- _What is expected_:
Within the material below, find each line bearing the word "JSON" and present it.

- _Task input_:
------------------------------------
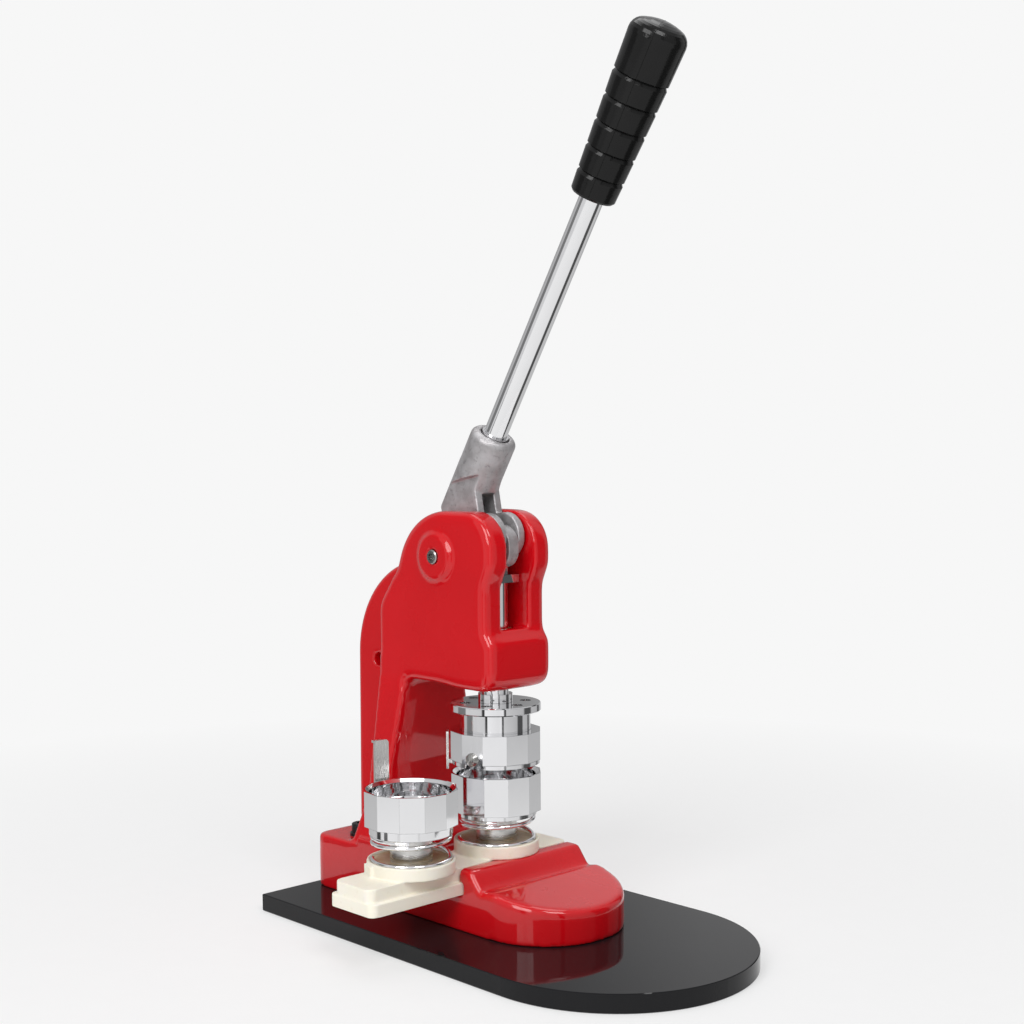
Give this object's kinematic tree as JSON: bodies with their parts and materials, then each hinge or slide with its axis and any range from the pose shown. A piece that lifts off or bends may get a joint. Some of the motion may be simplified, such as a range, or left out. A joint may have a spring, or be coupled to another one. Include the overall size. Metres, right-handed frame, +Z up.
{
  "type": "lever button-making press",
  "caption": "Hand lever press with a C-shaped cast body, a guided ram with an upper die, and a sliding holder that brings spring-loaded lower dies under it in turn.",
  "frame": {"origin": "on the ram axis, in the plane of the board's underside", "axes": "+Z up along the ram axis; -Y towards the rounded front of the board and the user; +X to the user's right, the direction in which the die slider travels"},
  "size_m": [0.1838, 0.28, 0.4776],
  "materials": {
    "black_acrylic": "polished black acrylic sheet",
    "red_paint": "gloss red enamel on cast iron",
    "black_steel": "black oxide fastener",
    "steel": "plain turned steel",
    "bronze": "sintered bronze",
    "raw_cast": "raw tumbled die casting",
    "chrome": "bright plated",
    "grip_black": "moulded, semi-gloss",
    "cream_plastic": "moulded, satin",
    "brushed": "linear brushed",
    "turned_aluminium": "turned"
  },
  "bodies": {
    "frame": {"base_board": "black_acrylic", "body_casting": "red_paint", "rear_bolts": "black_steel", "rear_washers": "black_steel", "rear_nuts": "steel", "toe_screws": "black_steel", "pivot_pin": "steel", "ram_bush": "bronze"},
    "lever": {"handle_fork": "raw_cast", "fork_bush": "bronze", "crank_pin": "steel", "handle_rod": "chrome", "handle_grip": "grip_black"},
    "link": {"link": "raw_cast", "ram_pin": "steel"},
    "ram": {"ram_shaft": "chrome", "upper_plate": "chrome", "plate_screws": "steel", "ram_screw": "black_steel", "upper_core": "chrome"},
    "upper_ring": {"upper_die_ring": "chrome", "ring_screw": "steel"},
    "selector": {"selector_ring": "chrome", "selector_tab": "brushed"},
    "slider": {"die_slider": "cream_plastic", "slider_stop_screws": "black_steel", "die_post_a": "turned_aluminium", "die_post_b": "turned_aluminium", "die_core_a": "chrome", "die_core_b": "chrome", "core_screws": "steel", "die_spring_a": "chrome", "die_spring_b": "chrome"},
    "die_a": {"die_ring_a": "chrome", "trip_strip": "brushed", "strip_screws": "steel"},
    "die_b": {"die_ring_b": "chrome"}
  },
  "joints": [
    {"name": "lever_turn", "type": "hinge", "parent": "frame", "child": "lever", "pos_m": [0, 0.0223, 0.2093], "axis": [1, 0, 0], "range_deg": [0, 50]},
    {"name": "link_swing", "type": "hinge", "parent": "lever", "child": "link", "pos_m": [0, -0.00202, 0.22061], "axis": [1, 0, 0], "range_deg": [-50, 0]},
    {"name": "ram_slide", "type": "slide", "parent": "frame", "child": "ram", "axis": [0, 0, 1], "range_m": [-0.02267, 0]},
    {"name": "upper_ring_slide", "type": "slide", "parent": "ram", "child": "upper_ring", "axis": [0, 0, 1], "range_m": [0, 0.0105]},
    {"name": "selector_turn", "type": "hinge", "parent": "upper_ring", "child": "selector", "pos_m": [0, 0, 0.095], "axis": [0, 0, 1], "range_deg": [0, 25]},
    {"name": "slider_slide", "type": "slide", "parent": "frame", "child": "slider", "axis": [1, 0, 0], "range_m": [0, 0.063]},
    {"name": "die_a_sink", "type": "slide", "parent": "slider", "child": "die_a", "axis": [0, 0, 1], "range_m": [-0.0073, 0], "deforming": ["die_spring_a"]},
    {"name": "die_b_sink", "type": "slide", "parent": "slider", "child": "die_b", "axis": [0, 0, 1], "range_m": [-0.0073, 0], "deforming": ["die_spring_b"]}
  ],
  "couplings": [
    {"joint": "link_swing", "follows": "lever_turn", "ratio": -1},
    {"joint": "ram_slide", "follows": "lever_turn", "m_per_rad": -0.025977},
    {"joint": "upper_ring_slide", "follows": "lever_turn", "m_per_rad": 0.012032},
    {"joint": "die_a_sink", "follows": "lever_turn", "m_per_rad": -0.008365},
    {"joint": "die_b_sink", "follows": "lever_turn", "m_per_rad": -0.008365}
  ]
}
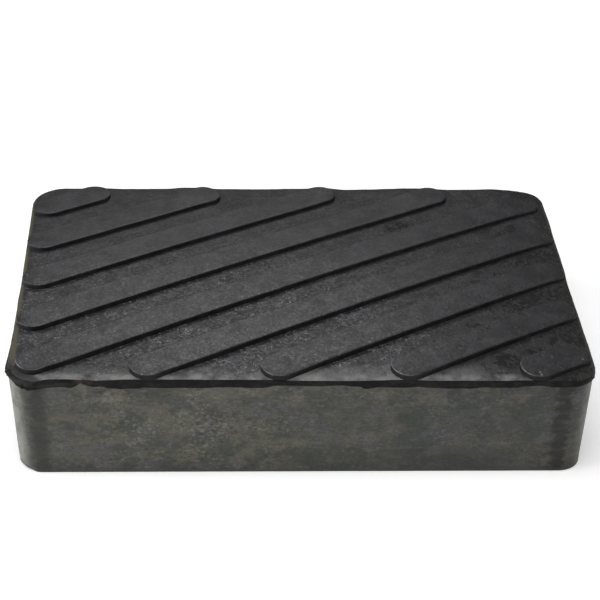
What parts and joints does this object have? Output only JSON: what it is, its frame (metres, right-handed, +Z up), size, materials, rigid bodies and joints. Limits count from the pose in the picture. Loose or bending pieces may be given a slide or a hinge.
------------------------------------
- _Task answer_:
Give this object's kinematic tree as JSON: bodies with their parts and materials, then each hinge or slide with its axis and any range from the pose shown. A piece that lifts off or bends may get a joint. Some of the motion may be simplified, such as a range, or left out. A joint may have a spring, or be coupled to another one. Include the overall size. Metres, right-handed frame, +Z up.
What parts and joints does this object have? Output only JSON: what it is, its frame (metres, right-handed, +Z up), size, materials, rigid bodies and joints. Limits count from the pose in the picture. Loose or bending pieces may be given a slide or a hinge.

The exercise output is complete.